We pulled up the grade to Hartman and Whiskey Hill, and there were cattle tracks in the burn! Lots of them. I couldn’t believe it. The fire roared up out of the middle fork so quickly I expected nothing to be alive. I had myself prepared. But we found cattle and some in pretty good shape. It was slow going. Incredibly steep and rugged with lost, hungry cattle. In one pocket we picked up 14 head with nary a scratch. Two old cows (12 plus years which is old for a cow) and a bunch of young stock. Those old ladies knew where to hide! Wisdom from days gone by.
After a long day, we had 32 alive and loaded. Some may not make it but we had to bring them home to give them a chance. They made it this far. More jarring, though, was to walk down the drainage by the old Mountain House Ridge corral and find 26 dead, spread from top to bottom. That fetid smell of death permeated the walk I used to love.
Even with the dead cattle on Hartman Ridge that we found, why did we find over half alive here and nowhere else? If anything, I assumed this steep ridge gave them no chance at all. And I realized that there had been a much smaller fire here about five years ago. The country was more open and the fire moved quickly. Less fuel and more things lived. Trees, wildlife, and cows.
I observed the same phenomenon in the remnants of the town of Feather Falls—where only a school and cemetery remain. The school had over 80 students less than 50 years ago, until the lumber mill closed and the village died. The school was destroyed by fire. The cemetery, however, still stands with green stately pines respecting the graves of mostly Native American veterans with flags at each grave. The cemetery was maintained free of deadfall and litter by family members. All the trees lived.
Day five begins.
We move as fast as we can, opening roads with saws and running 4-wheelers down every logging spur. We hope against hope for cow tracks but there are none. Hartman Ridge is about 10 miles long with the only narrow paved Forest Service road in the entire mountains. Nothing new but the cow tracks from those we found yesterday. Nothing at Socrates Spring, Harry Waite’s, the Lower Reservoir, DeJonah, Sheep Tank Meadow, Stag Point, Steward Ravine -- and a hundred more name places that are being lost. Nothing.
Up by Tamarack Flat, I run into five pick-ups belonging to timber reps from Sierra Pacific, the private land holder who we lease from and who has private property throughout our range. I am walking the logging road looking and listening, as I had run out of gas a mile or so ago. Too much country to cover! They were no doubt shocked to see me in that desolation striding down the road, covered in ash from head to foot. I know most of them. Foresters by trade who, like me, love the land. “It is all gone,” they say. Almost. I told them I could show them a few pockets where trees survived. But very few. We are sad and angry together.

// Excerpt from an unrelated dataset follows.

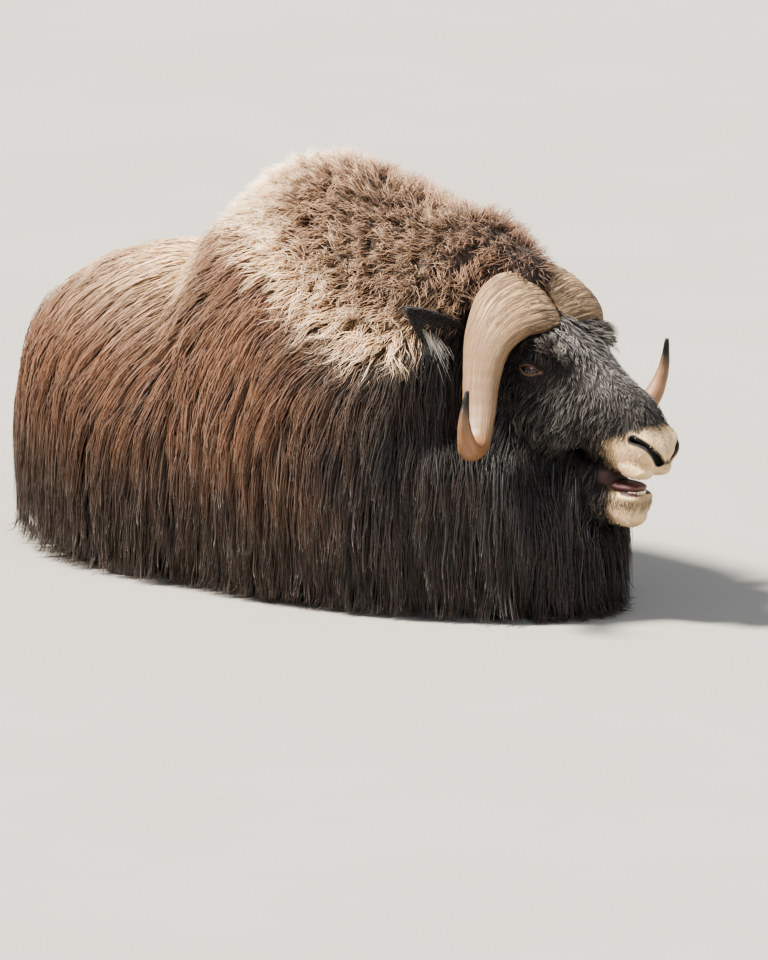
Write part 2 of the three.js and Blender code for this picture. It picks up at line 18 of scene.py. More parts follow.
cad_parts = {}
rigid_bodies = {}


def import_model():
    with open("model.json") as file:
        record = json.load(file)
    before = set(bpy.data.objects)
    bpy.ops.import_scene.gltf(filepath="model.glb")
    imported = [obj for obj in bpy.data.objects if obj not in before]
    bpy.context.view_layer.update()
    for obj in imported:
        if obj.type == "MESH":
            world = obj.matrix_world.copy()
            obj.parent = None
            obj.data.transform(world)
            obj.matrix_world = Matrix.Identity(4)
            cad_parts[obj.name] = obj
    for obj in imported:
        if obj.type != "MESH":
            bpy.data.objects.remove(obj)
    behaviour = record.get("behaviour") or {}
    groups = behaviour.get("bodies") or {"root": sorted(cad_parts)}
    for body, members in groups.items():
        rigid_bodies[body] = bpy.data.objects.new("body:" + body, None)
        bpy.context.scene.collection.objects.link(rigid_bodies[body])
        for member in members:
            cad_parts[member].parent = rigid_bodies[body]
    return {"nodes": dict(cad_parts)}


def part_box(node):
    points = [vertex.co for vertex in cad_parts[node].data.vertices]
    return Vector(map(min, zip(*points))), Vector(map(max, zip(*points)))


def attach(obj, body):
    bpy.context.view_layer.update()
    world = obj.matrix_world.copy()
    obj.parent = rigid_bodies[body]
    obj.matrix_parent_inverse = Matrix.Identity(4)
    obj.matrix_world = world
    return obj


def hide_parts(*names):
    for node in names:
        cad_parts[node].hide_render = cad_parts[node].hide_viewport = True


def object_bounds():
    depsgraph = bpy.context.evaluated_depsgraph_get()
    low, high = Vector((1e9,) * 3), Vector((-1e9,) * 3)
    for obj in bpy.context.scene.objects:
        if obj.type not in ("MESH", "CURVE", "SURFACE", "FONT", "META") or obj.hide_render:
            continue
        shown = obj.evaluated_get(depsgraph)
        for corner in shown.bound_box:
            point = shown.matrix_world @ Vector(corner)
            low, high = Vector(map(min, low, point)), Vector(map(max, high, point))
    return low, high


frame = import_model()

cad_box = [list(corner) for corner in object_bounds()]
print("block model, metres:", [round(b - a, 3) for a, b in zip(*cad_box)])

# %% [markdown]
# ## Places on the animal
# It is easier to think in how far forward, how far out to the animal's right and how high a place is than in X,
# Y and Z. One eye tells where these measures start, because its middle is known in both.

# %% Forward, side and up
EYE = {"forward": 0.711, "side": 0.111, "up": 0.550, "radius": 0.022}
SIDES = ((1, "right"), (-1, "left"))  # side counts up to the animal's right
low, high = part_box("eye_right")
SHIFT = np.array([(low.x + high.x) / 2 + EYE["side"], (low.y + high.y) / 2 + EYE["forward"], 0.0])


def at(forward, side, up):
    """The place in X, Y and Z that lies so far forward, to the right and up."""
    return SHIFT + np.stack([-np.asarray(side), -np.asarray(forward), np.asarray(up)], -1).astype(float)


def way(forward, side, up):
    """A direction of length one, by the same three measures."""
    made = np.array([-side, -forward, up], float)
    return made / np.linalg.norm(made)


def unit(vectors):
    """The same directions, each of length one."""
    return vectors / np.maximum(np.linalg.norm(vectors, axis=-1, keepdims=True), 1e-9)


def places(points):
    """Forward, side and up of points."""
    moved = np.asarray(points) - SHIFT
    return -moved[..., 1], -moved[..., 0], moved[..., 2]


def smooth(value, low, high):
    """0 below low, 1 above high, and a soft step between."""
    share = np.clip((value - low) / (high - low), 0, 1)
    return share * share * (3 - 2 * share)


def between(value, table):
    """Reads a table of pairs at any value, with straight lines between its pairs."""
    return np.interp(value, *zip(*table))


print("the measures start at", SHIFT.round(4))

# %% [markdown]
# ## Camera
# The animal is seen from its right and a little in front, from far off with a long lens, so near and far parts
# keep almost the same size. The lens is longer than most, as for wildlife.

# %% Camera
VIEW_AZIMUTH, VIEW_HEIGHT = math.radians(-52), math.radians(12)
VIEW_DISTANCE, VIEW_LENS = 60.0, 1033.6
LOOKED_AT = at(0.212, 0, 0.223)
flat = math.cos(VIEW_HEIGHT)
towards_camera = np.array(
    [math.sin(VIEW_AZIMUTH) * flat, -math.cos(VIEW_AZIMUTH) * flat, math.sin(VIEW_HEIGHT)]
)
camera = bpy.data.objects.new("camera", bpy.data.cameras.new("camera"))
bpy.context.scene.collection.objects.link(camera)
camera.data.lens = VIEW_LENS
camera.data.clip_end = 200
camera.location = LOOKED_AT + VIEW_DISTANCE * towards_camera
camera.rotation_euler = Vector(-towards_camera).to_track_quat("-Z", "Y").to_euler()
bpy.context.scene.camera = camera
print("camera at", [round(v, 2) for v in camera.location])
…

By the end of a grueling day, we have 7 head loaded. Five of them are cattle we had seen before and were just able to get portable panels to and load, 3 of which are badly burned and will get a chance for feed and water before they will most likely die or need to be euthanized. We know of three more live cattle that we have seen and not loaded. That may be it. Over one hundred brought home, so far, but I will be surprised if eighty live. Many of those who live will have lost their baby calves to fire. There are no words. 20% of the herd we drove to the mountains on June 1st. Maybe.
Our crew will be smaller today. Rob flies back to his duty station in the army. Kate is back working as a veterinarian. They leave with overwhelming sadness and “we will help any way we can.” Most of the rest of our crew have to get back to their jobs, but “are a phone call away with a stock trailer” if we find something to load beyond the two trailers we will haul ourselves. I doubt we will. Kyle and I will start the search, compulsively walking creeks and canyons that we have already searched, hoping something straggles in behind. You never know and you can’t quit. That is not who we are.

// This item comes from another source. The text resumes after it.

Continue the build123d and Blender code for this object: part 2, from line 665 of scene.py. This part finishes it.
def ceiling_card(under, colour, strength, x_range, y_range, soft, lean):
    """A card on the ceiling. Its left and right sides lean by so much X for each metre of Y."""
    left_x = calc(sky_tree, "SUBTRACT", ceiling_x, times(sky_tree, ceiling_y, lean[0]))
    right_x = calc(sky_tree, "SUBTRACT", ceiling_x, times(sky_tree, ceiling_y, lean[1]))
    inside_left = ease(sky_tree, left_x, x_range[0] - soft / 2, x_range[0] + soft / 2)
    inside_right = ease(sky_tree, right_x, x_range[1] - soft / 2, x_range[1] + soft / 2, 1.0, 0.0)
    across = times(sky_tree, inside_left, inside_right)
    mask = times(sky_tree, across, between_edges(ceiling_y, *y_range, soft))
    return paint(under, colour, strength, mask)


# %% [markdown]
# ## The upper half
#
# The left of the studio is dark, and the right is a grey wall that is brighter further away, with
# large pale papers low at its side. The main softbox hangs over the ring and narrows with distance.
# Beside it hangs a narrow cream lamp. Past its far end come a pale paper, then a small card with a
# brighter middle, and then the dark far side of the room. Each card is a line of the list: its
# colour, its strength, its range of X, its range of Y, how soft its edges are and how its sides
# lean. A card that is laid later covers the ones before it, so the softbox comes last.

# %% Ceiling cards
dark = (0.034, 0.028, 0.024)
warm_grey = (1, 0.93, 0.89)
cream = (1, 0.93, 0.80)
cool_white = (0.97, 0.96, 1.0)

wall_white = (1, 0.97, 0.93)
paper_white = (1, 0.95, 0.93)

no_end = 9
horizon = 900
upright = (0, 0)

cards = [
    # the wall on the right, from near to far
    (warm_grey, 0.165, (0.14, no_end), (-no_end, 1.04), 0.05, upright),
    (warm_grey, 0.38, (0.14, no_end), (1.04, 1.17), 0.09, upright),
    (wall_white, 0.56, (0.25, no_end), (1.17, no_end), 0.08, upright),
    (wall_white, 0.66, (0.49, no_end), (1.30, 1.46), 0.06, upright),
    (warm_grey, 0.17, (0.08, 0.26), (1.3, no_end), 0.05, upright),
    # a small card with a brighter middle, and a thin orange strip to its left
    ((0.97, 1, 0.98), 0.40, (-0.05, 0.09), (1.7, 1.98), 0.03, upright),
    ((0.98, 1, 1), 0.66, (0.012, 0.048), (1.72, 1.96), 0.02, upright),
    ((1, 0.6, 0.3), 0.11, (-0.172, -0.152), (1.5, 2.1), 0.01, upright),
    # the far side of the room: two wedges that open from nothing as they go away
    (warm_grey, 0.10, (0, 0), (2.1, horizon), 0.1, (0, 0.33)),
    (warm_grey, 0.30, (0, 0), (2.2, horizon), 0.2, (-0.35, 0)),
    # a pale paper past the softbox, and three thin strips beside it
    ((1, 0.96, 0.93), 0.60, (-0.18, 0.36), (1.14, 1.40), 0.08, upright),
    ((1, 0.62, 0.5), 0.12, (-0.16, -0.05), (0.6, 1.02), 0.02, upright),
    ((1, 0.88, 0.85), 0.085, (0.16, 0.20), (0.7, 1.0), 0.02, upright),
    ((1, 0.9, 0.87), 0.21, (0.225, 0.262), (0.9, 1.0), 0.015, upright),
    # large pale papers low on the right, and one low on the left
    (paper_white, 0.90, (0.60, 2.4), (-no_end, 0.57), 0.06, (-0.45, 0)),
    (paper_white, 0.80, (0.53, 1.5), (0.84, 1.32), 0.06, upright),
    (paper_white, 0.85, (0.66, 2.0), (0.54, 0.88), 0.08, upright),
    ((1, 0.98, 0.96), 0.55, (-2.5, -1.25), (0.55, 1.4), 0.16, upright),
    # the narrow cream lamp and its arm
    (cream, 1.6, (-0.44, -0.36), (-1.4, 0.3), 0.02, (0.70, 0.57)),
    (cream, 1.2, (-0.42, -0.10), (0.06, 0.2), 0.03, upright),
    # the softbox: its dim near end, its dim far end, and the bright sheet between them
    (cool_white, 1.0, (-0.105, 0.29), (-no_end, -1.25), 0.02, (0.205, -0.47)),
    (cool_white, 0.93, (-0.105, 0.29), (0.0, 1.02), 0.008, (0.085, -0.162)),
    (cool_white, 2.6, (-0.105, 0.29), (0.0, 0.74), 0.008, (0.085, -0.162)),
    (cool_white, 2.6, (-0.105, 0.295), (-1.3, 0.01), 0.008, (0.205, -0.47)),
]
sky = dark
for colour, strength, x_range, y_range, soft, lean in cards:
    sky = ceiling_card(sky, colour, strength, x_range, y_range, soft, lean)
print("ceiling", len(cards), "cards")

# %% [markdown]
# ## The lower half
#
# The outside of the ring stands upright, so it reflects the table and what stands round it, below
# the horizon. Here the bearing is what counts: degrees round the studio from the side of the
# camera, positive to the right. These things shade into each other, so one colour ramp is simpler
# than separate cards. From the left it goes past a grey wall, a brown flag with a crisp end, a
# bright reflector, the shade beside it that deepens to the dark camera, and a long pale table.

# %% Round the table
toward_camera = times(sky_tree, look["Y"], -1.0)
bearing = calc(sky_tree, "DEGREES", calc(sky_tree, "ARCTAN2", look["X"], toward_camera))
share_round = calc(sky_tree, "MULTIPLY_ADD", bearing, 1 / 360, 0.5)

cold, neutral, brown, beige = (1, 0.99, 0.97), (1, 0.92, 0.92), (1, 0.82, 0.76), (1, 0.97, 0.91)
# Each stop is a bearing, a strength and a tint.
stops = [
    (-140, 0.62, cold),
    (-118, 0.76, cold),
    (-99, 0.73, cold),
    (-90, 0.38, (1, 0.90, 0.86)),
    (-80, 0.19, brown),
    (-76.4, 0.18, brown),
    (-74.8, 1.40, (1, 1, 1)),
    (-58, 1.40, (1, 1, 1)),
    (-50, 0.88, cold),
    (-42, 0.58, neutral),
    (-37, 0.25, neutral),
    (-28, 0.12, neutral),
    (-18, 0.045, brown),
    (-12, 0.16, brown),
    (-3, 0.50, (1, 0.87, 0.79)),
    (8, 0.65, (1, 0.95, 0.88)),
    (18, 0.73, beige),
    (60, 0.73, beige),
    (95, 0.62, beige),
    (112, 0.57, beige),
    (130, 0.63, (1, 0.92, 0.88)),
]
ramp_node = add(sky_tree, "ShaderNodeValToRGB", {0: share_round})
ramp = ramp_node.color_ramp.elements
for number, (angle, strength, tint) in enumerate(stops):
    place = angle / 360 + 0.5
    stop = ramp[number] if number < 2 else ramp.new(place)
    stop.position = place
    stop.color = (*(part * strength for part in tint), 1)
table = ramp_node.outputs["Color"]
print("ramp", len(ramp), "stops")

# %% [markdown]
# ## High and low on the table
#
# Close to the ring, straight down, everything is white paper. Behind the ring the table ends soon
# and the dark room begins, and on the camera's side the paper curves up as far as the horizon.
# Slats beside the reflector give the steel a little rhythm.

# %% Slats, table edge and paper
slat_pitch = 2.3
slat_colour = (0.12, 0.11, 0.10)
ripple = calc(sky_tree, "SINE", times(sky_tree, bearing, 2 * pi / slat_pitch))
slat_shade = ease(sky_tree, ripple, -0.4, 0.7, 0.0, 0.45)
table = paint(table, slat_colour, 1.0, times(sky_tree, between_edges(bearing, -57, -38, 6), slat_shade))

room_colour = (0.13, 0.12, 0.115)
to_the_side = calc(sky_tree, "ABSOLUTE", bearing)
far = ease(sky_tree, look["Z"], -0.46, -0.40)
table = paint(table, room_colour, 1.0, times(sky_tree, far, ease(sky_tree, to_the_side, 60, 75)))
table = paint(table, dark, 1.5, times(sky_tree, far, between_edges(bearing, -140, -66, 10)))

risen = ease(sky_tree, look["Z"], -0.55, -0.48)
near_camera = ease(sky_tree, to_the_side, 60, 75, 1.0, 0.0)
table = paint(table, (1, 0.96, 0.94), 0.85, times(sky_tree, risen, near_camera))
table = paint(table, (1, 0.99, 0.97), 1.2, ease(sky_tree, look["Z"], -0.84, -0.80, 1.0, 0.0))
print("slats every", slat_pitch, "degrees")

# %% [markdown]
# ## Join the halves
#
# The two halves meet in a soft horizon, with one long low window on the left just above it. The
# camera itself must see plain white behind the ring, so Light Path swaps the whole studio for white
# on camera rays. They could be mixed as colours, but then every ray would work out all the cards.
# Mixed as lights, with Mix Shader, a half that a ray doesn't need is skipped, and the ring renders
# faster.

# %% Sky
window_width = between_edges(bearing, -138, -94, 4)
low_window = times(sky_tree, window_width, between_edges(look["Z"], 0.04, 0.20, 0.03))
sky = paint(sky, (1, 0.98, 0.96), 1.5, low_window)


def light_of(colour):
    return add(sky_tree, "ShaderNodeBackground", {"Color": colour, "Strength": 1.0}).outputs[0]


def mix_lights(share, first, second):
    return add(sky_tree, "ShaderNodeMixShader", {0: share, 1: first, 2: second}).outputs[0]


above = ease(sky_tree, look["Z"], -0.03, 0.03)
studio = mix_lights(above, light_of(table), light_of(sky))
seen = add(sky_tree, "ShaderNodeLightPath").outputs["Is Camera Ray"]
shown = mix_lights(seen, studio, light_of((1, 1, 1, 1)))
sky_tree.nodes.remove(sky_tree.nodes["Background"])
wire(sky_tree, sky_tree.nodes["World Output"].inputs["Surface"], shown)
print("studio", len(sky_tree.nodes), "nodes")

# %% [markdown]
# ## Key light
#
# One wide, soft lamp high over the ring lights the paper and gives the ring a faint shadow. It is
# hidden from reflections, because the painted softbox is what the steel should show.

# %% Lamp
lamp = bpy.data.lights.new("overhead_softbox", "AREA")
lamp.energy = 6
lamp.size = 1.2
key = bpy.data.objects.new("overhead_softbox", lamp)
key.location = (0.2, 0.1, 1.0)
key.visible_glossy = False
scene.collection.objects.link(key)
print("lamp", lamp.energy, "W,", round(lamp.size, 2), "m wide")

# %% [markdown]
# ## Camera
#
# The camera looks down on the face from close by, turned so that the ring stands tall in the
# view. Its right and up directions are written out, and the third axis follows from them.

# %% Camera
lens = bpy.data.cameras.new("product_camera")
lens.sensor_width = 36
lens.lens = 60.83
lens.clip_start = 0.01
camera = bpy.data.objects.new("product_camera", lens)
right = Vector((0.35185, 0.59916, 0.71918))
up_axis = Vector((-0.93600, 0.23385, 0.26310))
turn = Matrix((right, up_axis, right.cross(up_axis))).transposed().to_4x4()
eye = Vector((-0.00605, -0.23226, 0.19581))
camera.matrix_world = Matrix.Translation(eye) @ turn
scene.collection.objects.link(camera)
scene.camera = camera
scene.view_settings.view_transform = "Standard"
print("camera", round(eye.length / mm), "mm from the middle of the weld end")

And now we go on. What will happen? This is devastating emotionally and financially. And I am not sure of the next steps. I do know this: We must change our land management practices if we expect the West to survive. It is best done locally, not from DC or Sacramento, but I have tilted at windmills before.
We won’t quit. We need to get tougher and stronger. We never have quit for 140 years and I won’t be the first. Suffer the bureaucratic maze and try to make incremental change. And, as always, work with nature. I have to. Juni Daley, and the next generation, needs to see the mountains the same way we have seen them forever, to have hot chocolate on a cold fall morning and gather cows. It can’t be just stories from her Grandad.
We found an orphan heifer calf today, about two weeks old. Her mother didn’t make it. Kyle stumbled on her hiding in one of the few living willow patches along a stream. He followed her for over an hour straight up from the bottom of a canyon. We caught her and she is now on a bottle getting milk replacer. That rescue was good for my heart. My Granddaughter Juni’s first heifer I decide! They can grow up together.
We saw life at Fall River today. Green grass trying to sprout at a spring. Life is resilient. So are we. Next year. And the next 100.
Dave Postscript
It is day 12 and we still are at the same pace because we have no choice. We are finding one or two per day that have lived so it is difficult to stop, but that is dwindling so we have to shift our focus to those that lived. It is hard to do. We have put 1200 miles on the 4-wheelers on old logging roads and skid trails in the last few days. I quit counting the number of tires we have ruined and how much chainsaw work we are doing. Unfortunately, today we had to begin euthanizing some of the cattle that we brought home. But they were home, fed and watered.
The fire is still not contained and takes runs depending on the wind. I am not sure what next year will bring.